I also thought about entrepreneurship but admittedly, I didn't have any inspired ideas, nor did I feel I had the business acumen, the network, or the funds to venture out on my own. While those elements might have come in time, I wasn't willing to wait around for the stars to align.
Business school, on the other hand, seemed like an excellent way to shake up my life while building a bridge to another career. Sure, it was more expensive than finding a new job and safer than starting my own business, but it fit. I'd expand my network, strengthen my credentials, and fill the holes in my formal business training, all while gaining exposure to cutting-edge ideas. Getting into a top program and doing well also presented an enticing challenge on its own.

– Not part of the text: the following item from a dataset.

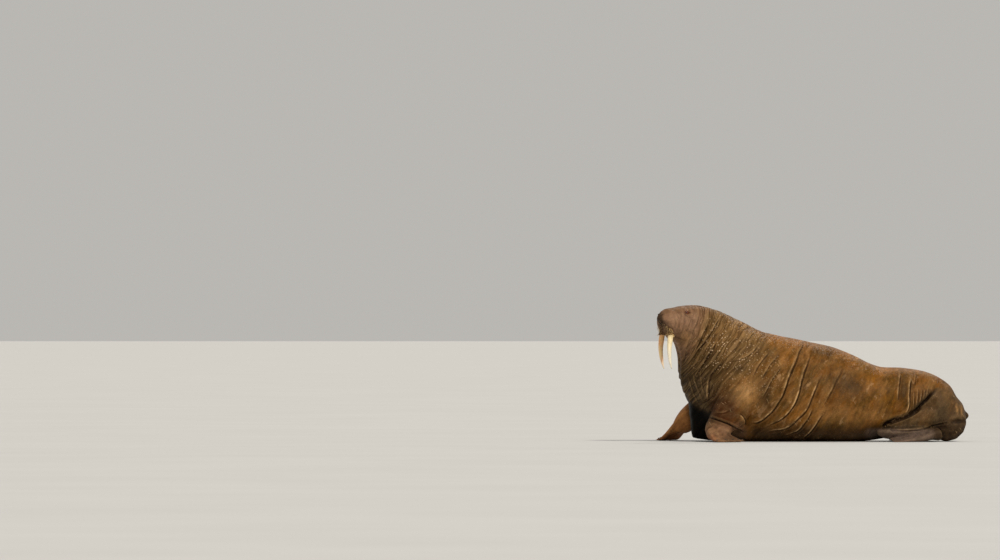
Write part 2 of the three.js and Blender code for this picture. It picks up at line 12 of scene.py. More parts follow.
import bmesh
import bpy
import numpy as np
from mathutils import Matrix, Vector


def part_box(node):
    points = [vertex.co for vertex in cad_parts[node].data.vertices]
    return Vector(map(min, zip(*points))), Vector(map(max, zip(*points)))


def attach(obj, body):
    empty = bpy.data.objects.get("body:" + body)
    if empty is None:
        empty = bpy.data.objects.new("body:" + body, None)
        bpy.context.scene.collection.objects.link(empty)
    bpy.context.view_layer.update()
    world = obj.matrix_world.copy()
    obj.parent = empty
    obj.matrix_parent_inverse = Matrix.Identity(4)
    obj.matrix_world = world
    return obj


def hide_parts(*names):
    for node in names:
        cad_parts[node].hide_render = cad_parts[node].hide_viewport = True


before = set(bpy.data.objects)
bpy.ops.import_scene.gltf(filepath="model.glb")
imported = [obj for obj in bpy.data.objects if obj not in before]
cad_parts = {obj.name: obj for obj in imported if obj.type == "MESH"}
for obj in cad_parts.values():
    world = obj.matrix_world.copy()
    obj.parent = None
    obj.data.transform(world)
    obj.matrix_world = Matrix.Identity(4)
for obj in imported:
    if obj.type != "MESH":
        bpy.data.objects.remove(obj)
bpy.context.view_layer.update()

SIDES = {"left": 1, "right": -1}
LIMBS = ["fore_arm", "fore_flipper", "hind_leg", "hind_flipper"]
FLESH = ["head", "muzzle_left", "muzzle_right", "lower_jaw", "neck", "torso_front", "torso_rear"]
FLESH += ["hindquarters", "tail"] + [f"{limb}_{side}" for limb in LIMBS for side in SIDES]


def centre_of(node):
    low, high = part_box(node)
    return (np.array(low) + np.array(high)) / 2


# %% [markdown]
# ## The line of the body
# The trunk of the solids is a row of sections, each laid between a point of the back and a point of
# the throat, chest or belly. The folds of the hide follow those sections, so the skin needs the same
# row: it says how far along the body a point lies, and how smooth flesh would run through it. The
# row is written about the middle of the tail, so one solid is enough to find its place.

# %% Sections of the trunk, from nose to rump
# Each is top x, top z, low x, low z, half width, sag towards the floor and squareness underneath.
SECTIONS = np.array([
    [-1.216, 1.102, -1.202, 0.890, 0.100, -0.06, 0.6],  # nose
    [-1.060, 1.125, -1.128, 0.814, 0.134, -0.12, 0.3],  # eyes
    [-0.912, 1.124, -1.092, 0.690, 0.172, -0.02, 0.1],  # crown
    [-0.775, 1.085, -1.084, 0.560, 0.236, 0.04, 0.0],  # nape
    [-0.604, 1.002, -1.060, 0.402, 0.314, 0.06, 0.0],  # neck
    [-0.425, 0.919, -0.966, 0.234, 0.384, 0.08, 0.1],  # shoulders
    [-0.230, 0.870, -0.800, 0.066, 0.430, 0.10, 0.3],  # breast
    [-0.035, 0.826, -0.545, -0.014, 0.448, 0.12, 0.5],  # chest
    [0.165, 0.780, -0.255, -0.016, 0.440, 0.13, 0.6],  # belly
    [0.365, 0.704, 0.020, -0.016, 0.412, 0.13, 0.6],  # flank
    [0.560, 0.622, 0.285, -0.016, 0.372, 0.10, 0.5],  # loin
    [0.765, 0.611, 0.505, 0.012, 0.336, 0.06, 0.4],  # hips
    [0.975, 0.567, 0.730, 0.044, 0.304, 0.02, 0.2],  # rump
    [1.142, 0.466, 0.960, 0.040, 0.254, 0.00, 0.1],  # croup
    [1.242, 0.330, 1.140, 0.036, 0.196, 0.00, 0.0],  # tail root
])
LAST = len(SECTIONS) - 1
HEAD_TURN = math.radians(27)
NOSE_CAP = 0.032  # how far the nose stands out before the first section
BOW = 0.062  # how far the sections of the chest curve back at half their height
TAIL = centre_of("tail")
TAIL_MIDDLE = np.array([1.268, 0.0])
SHIFT = np.append(TAIL[:2] - TAIL_MIDDLE, 0.0)
print("the row of sections is moved by", SHIFT.round(4))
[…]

As a package, an MBA sounded like the right solution.
So, here's the $100,000 question: Has business school been the change I needed? And, more specifically, do I expect an MBA to vault me into a job that makes me happy?
I'll take the second question first.
Kellogg has certainly given me the tools and resources necessary to find a rewarding career. The school's approach to teaching has been integrated, collaborative, and thorough—top notch in every way. Whatever you've heard about business school being light on academic rigor, forget it, at least as far as Kellogg is concerned. My professors and classmates expect my best thinking, and we push each other constantly. I could have easily spent my entire career accumulating the knowledge I've gained over the last 10 months.

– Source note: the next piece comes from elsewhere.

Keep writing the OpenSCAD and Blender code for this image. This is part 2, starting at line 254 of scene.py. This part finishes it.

Seeing the World Differently
Beyond the classroom, I've developed invaluable friendships with classmates, alumni, and professors. While it's easy to count my tuition costs, it's impossible to value my newfound network. These benefits—and Kellogg's sterling reputation—will open doors for me in the future. But I'm willing to acknowledge that no job is going to make me happy on its own. Whether I'm working with a startup or a blue-chip firm, work is still going to be work. There are enough downsides, annoyances, and setbacks in any job to make it feel stale eventually. What will make me happy is working on projects that I enjoy with people I like and respect, employing my talents in a good cause, and having the flexibility to explore new and varied paths when the time is right. My MBA will help make the last element possible; finding the first two is entirely up to me.

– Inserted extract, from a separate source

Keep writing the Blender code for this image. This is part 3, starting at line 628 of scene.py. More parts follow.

And has business school been the change I needed? Absolutely.
Not only am I gaining more through this experience than I ever expected, but I now see the world through a lens of exponential—and attainable—possibility. Yes, even amid formidable unemployment forecasts.
More Than Inspiration
I've also reinvigorated my love of learning and indulged my sense of adventure. I've lived in two new cities (Chicago for school and Philadelphia for my summer internship), I've taken time off to travel, and I've explored industries and functions that I didn't know existed. Last fall, I met recruiters from some of the best-known companies in the world. Right now, I'm interning at an innovative startup. In May 2009, a fellow classmate and I began building the foundation of my first entrepreneurial venture.
I probably didn't need business school to do any of these things in isolation, but I can't imagine a better way to blend them all into a cohesive experience. In retrospect, the change I wanted two years ago was really a desire to find new challenges and rekindle my enthusiasm. But I found much more than inspiration during my first year at Kellogg.